This Central Bank Owns U.S. Equities Worth 20% of GDP

Schweizerische Nationalbank, or Swiss National Bank (SWX: SNBN), Switzerland's central bank, is responsible for conducting national monetary policy in pursuit of a stable price environment broadly beneficial to the country and conducive to economic growth. Alongside the conduct of monetary policy, the bank's many duties include supplying the country with Swiss franc (CHF) banknotes and coinage, compiling financial and economic data, and overseeing electronic payment transactions through the Swiss Interbank Clearing (SIC) system. Swiss National Bank is also tasked with maintaining and managing a level of financial assets that accords with the ongoing demands of monetary policy.

As the bank's foreign currency reserves have ballooned in recent years, so too have its holdings of foreign currency-denominated equities. Indeed, Swiss National Bank's foreign equity holdings grew to roughly CHF 119 billion ($119.7 billion) as of March 31, 2016, a full 20% of its foreign currency-denominated reserves. These foreign equity holdings were equivalent to roughly 18.6% of Swiss gross domestic product (GDP) as recorded at the end of the first quarter of 2016.
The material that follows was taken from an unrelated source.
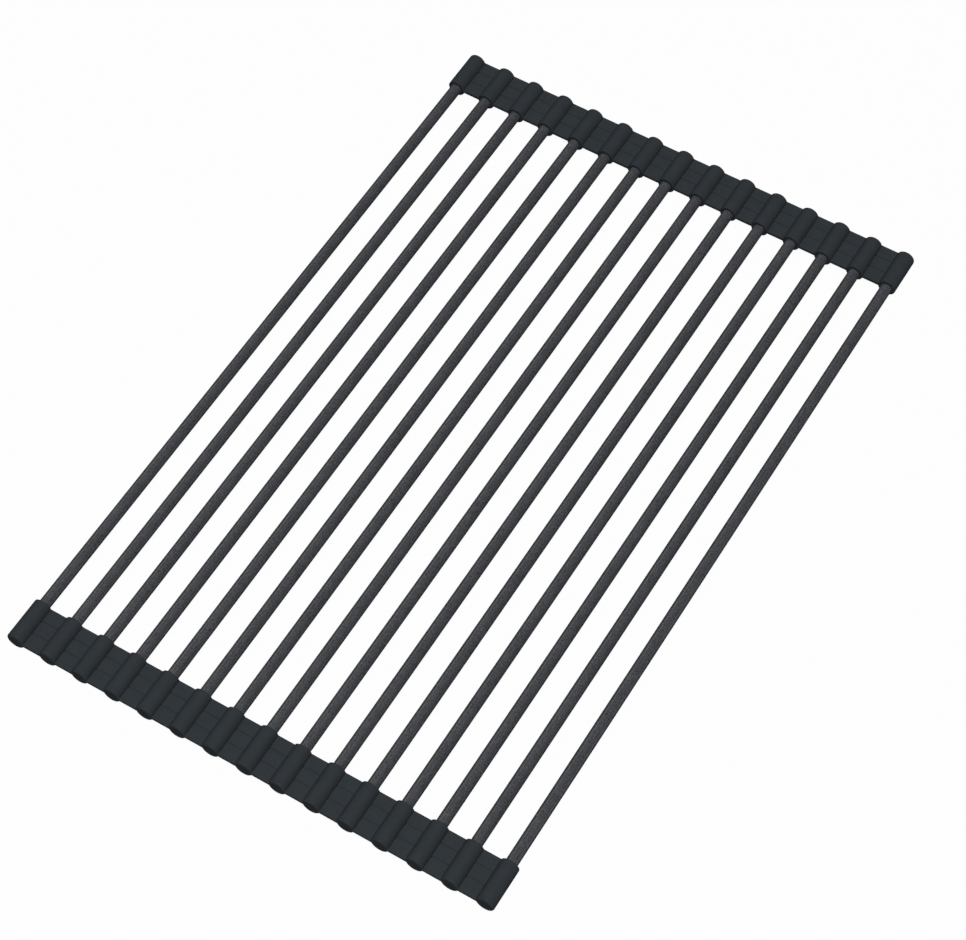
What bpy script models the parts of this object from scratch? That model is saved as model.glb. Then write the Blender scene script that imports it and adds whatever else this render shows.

Composition of Swiss National Bank Assets
As of March 31, 2016, Swiss National Bank held roughly CHF 646.4 billion in total assets, including CHF 595.4 billion in foreign currency reserves and CHF 39.6 billion in gold holdings. The bank also has roughly CHF 4 billion in Swiss franc-denominated assets in addition to CHF 4.7 billion in international payment instruments and a CHF 1.4 billion reserve position at the International Monetary Fund (IMF). Asset allocation across currencies and asset classes varies over time according to the ongoing demands of monetary policy as determined by the bank.

Foreign Currency Reserves
Swiss National Bank's large foreign currency reserves, which are held primarily in the form of foreign currency-denominated government bonds as well as corporate bonds and equities, have long served a dual role in Switzerland. On the one hand, the assets serve a functional role in the bank's monetary policy as it chooses to engage in foreign exchange transactions and related activities. On the other hand, the assets generate general market confidence as they represent a bulwark against financial crises. In the 10 years immediately prior to 2009, Swiss National Bank foreign currency reserves were maintained at a consistent level under CHF 100 billion.


Global events in recent years have led Swiss National Bank to engage heavily in foreign exchange markets, leading to an unprecedented increase of more than CHF 500 billion in foreign currency reserves between 2009 and 2016. The increase is a function of bank monetary policy focused on restraining appreciation of the Swiss franc in the wake of the 2007-2008 financial crisis and the global recession that followed.

As of March 31, 2016, Swiss National Bank's foreign currency reserves included a 68% allocation to liquid government bonds and foreign-currency deposits in foreign central banks, down from a 71% allocation at year-end 2015. Roughly 12% of reserves are allocated to other fixed-income investments, including corporate bonds and bonds issued by local governments in foreign countries, up from an 11% allocation the prior year. Foreign currency-denominated equities account for 20% of reserves, up from 18% at year-end 2015 and 15% at year-end 2014.

Equity Portfolio
While Swiss National Bank does not publish a detailed breakdown of its stock holdings, it does provide insight into its investment approach. The bank first makes broad asset allocation determinations based on monetary policy demands. Then it follows a fundamentally passive investment approach that seeks to duplicate holdings in a selection of market indexes that combine to provide a globally diversified portfolio. By following an index investing approach, the bank safeguards decision making from political considerations.

At year-end 2015, the bank's equity portfolio included shares of more than 6,700 different companies; this was roughly 1,500 large- and mid-cap companies, 4,400 small-cap companies domiciled in developed countries and 800 companies domiciled in emerging markets. Under established policy, the bank does not invest in any banks or bank-like entities. It also has a socially responsible investment policy in place that restricts investments in companies that engage in certain activities, such as trade in banned weapons.